# [DATA PROVIDED]
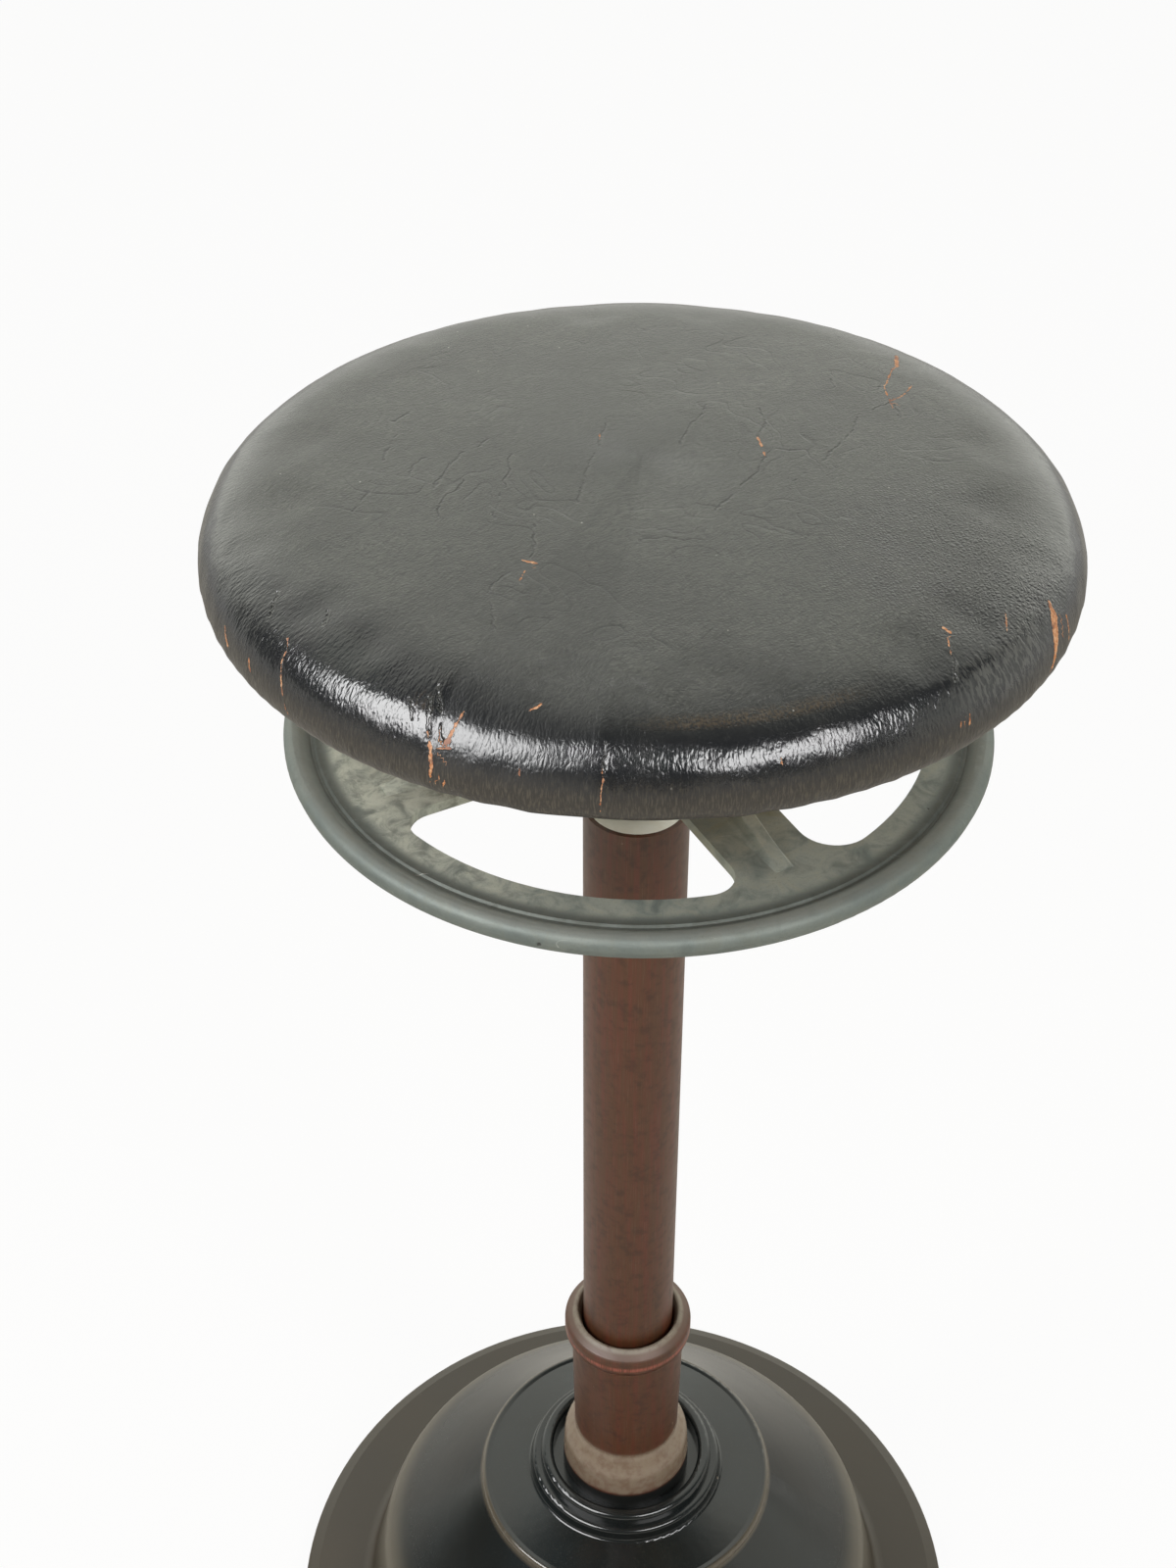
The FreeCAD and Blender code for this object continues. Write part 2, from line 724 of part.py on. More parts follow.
    def spindle(self):
        s = self.s
        foot = self.spindle_foot()
        collar = self.collar_foot() - foot
        shoulder = self.bush_top() + s.pivot_washer_play - foot
        end = shoulder + s.pivot_washer_thickness + s.pivot_nut_thickness + s.thread_end_spare
        thread = self.thread_end_radius()
        journal = self.journal_radius()
        outline = Outline()
        outline.point(0, 0)
        outline.point(s.spindle_radius - s.spindle_chamfer, 0)
        outline.point(s.spindle_radius, s.spindle_chamfer)
        outline.point(s.spindle_radius, collar)
        outline.point(self.collar_radius() - s.collar_chamfer, collar)
        outline.point(self.collar_radius(), collar + s.collar_chamfer)
        outline.point(self.collar_radius(), collar + s.collar_thickness)
        outline.point(journal, collar + s.collar_thickness)
        outline.point(journal, shoulder)
        outline.point(thread, shoulder)
        outline.point(thread, end - s.spindle_chamfer)
        outline.point(thread - s.spindle_chamfer, end)
        outline.point(0, end)
        body = self.turned("spindle", outline, foot)
        self.face_spokes(body)
        height = self.wheel_foot() + s.wheel_pin_height - foot
        hole = Circles((Size(0.0, "0"), height, s.wheel_pin_radius + s.wheel_pin_clearance))
        length = s.spindle_radius + s.overrun
        self.cut(body, "pin_hole", "YZ_Plane", hole, length * 2, length)
        depth = s.end_screw_length - s.guide_thickness + s.screw_play
        tapped = Circles((0, 0, s.end_screw_radius + s.screw_play))
        self.cut(body, "end_hole", "XY_Plane", tapped, depth, reverse=True)

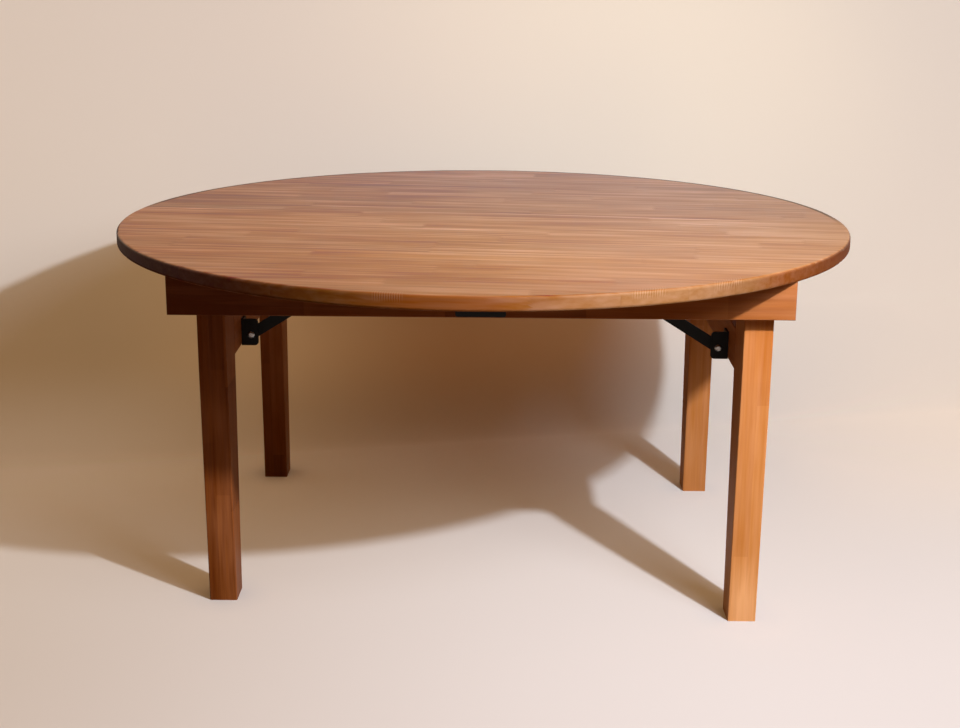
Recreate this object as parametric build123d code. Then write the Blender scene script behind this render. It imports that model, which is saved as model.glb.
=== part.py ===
from build123d import *
import os
from math import asin, cos, degrees, hypot, radians, sin, sqrt

# Round low table with folding legs, in millimetres.
# +Z is up, the floor is Z = 0 and the origin is on the floor under the middle of the top.
# The front of the table faces -Y. The top carries two apron rails along X, and between them
# two leg frames fold inward about Y. Each frame is two legs, a cross rail and two flat stays
# whose pins slide in slotted plates under the top.
# The left frame is the right frame turned half a turn about Z, so the frames fold side by side.

# Whole table
table_height = 472.0

# Tabletop of edge-glued boards
top_diameter = 1000.0
top_thickness = 18.0
top_edge_round = 3.5
board_turn = -5.0
board_seams = [-380.0, -257.0, -175.0, -93.0, 38.0, 150.0, 266.0, 385.0]

# Apron rails along the front and back
rail_height = 48.0
rail_thickness = 18.0
rail_arris = 1.2
rail_corner_inset = 2.4

# Leg frames
frame_width = 558.0
leg_width = 36.0
leg_depth = 64.0
foot_depth = 42.0
leg_arris = 1.6
leg_top_gap = 0.5
leg_end_margin = 22.0
leg_side_gap = 1.0
leg_fold_clearance = 2.0

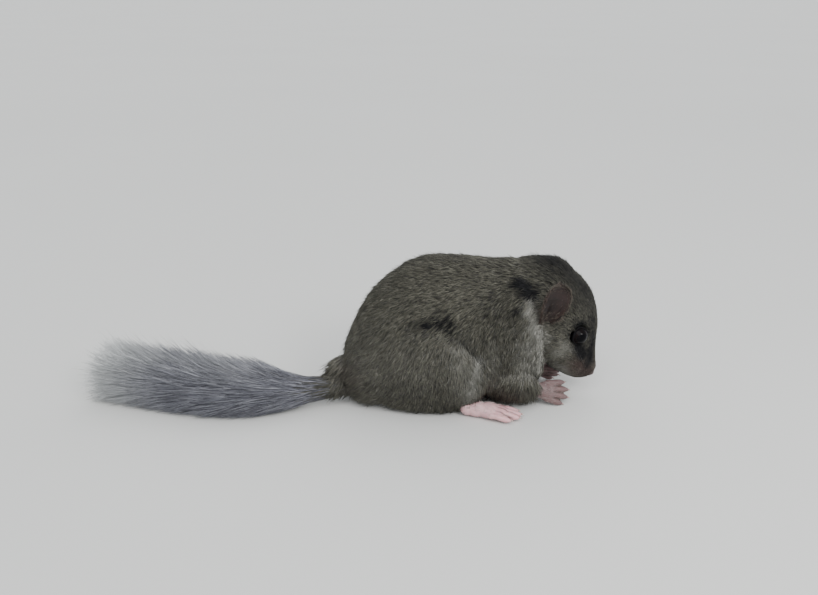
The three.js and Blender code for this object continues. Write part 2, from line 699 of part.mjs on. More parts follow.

# [DIRECTIONS]
Set down, exactly and alone, the run of lines from the line that has "Recreate this object" to the line that has "rail_corner_inset = 2.4".

# [RESULT OF THIS EXERCISE]
Recreate this object as parametric build123d code. Then write the Blender scene script behind this render. It imports that model, which is saved as model.glb.
=== part.py ===
from build123d import *
import os
from math import asin, cos, degrees, hypot, radians, sin, sqrt

# Round low table with folding legs, in millimetres.
# +Z is up, the floor is Z = 0 and the origin is on the floor under the middle of the top.
# The front of the table faces -Y. The top carries two apron rails along X, and between them
# two leg frames fold inward about Y. Each frame is two legs, a cross rail and two flat stays
# whose pins slide in slotted plates under the top.
# The left frame is the right frame turned half a turn about Z, so the frames fold side by side.

# Whole table
table_height = 472.0

# Tabletop of edge-glued boards
top_diameter = 1000.0
top_thickness = 18.0
top_edge_round = 3.5
board_turn = -5.0
board_seams = [-380.0, -257.0, -175.0, -93.0, 38.0, 150.0, 266.0, 385.0]

# Apron rails along the front and back
rail_height = 48.0
rail_thickness = 18.0
rail_arris = 1.2
rail_corner_inset = 2.4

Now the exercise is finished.